Dès lors, la passation graduelle du pouvoir est en marche. En dépit d'une personnalité moins affirmée que celle de son aîné, Bachar est salué par les proches. Dans un journal pro-gouvernemental, l'écrivain Bahjat Suleiman va jusqu'à voir en lui « la meilleure garantie de la poursuite de la politique du président et du maintien de la stabilité en Syrie ».
Il souligne également avec pertinence que cette « dynastie présidentielle » n'est pas sans rappeler la transmission de l'héritage politique, militant et historique de l'Inde de l'après-Nehru. En effet, l'ex-Premier ministre Indira Gandhi avait lui-même reçu de son père Nehru le pouvoir qu'il avait par la suite transmis à son fils Rajiv. Et Hafez el-Assad de conclure que de la même manière : « Bachar, rameau de cet arbre béni, s'est dévoilé en un éclair pour se montrer le digne successeur du raïs. » Des portraits de Bachar font alors leur apparition sur les murs de Damas, aux côtés de ceux de Hafez et de Bassel.
La campagne de presse orchestrée par le raïs commence à porter ses fruits. Dès la fin de l'année 1999, les articles consacrés à Bachar el-Assad figurent sur la partie droite de la première page (depuis trente ans exclusivement réservée aux nouvelles du président) des journaux gouvernementaux.
La légitimation se fait par étapes. Par décret, Hafez met d'abord fin à la fonction de vice-président occupée depuis quatorze ans par son frère Rifaat.

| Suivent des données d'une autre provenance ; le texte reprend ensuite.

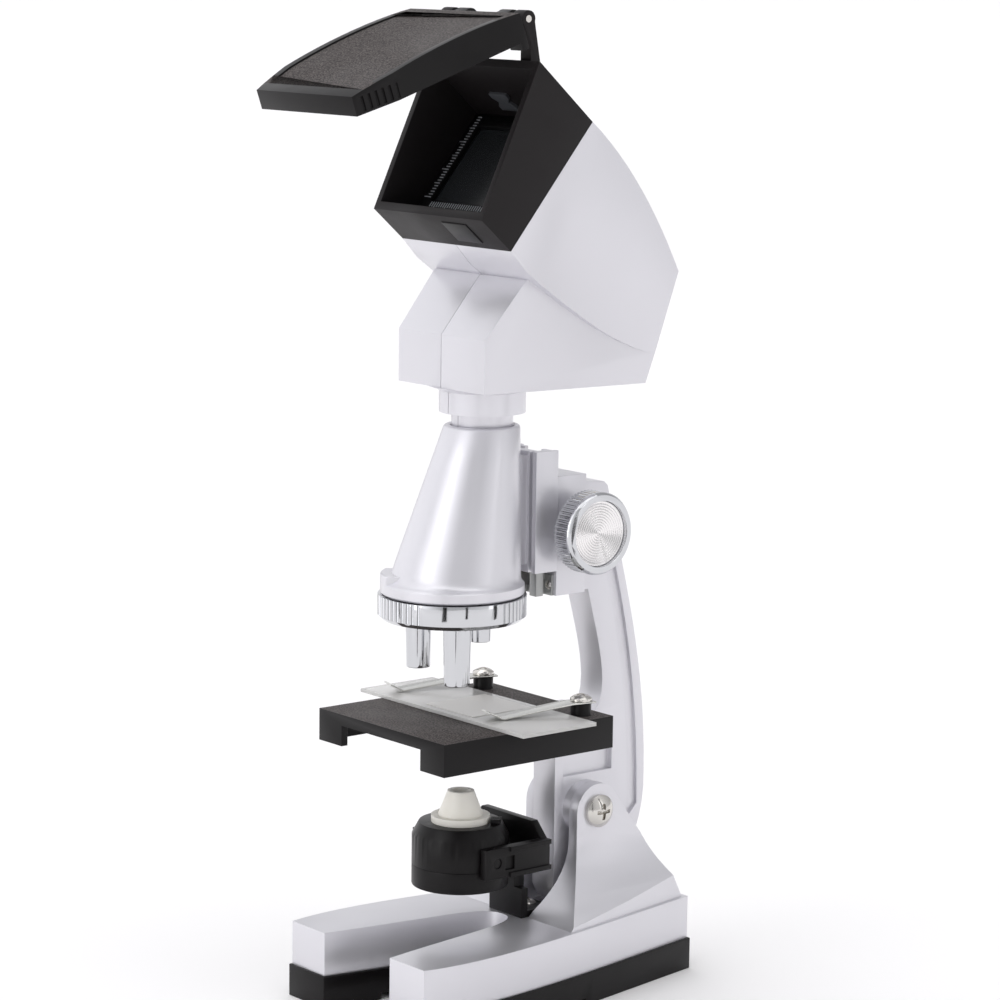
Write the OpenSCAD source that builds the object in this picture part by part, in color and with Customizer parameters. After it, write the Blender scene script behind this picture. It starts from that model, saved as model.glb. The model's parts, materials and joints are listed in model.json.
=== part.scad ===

Il met ainsi un terme à la longue disgrâce commencée en 1984, lorsque le frère avait voulu se soulever contre le régime. Le 10 juin, jour du décès, le seul obstacle constitutionnel à l'accession au pouvoir de Bachar est levé : l'âge d'éligibilité de quarante ans est ramené à trente-quatre ans, l'âge exact de l'« héritier présomptif ». Le vice-président, Abdel Halim Khaddam, qui signe cet amendement, nomme dans le même temps Bachar el-Assad commandant en chef des forces armées.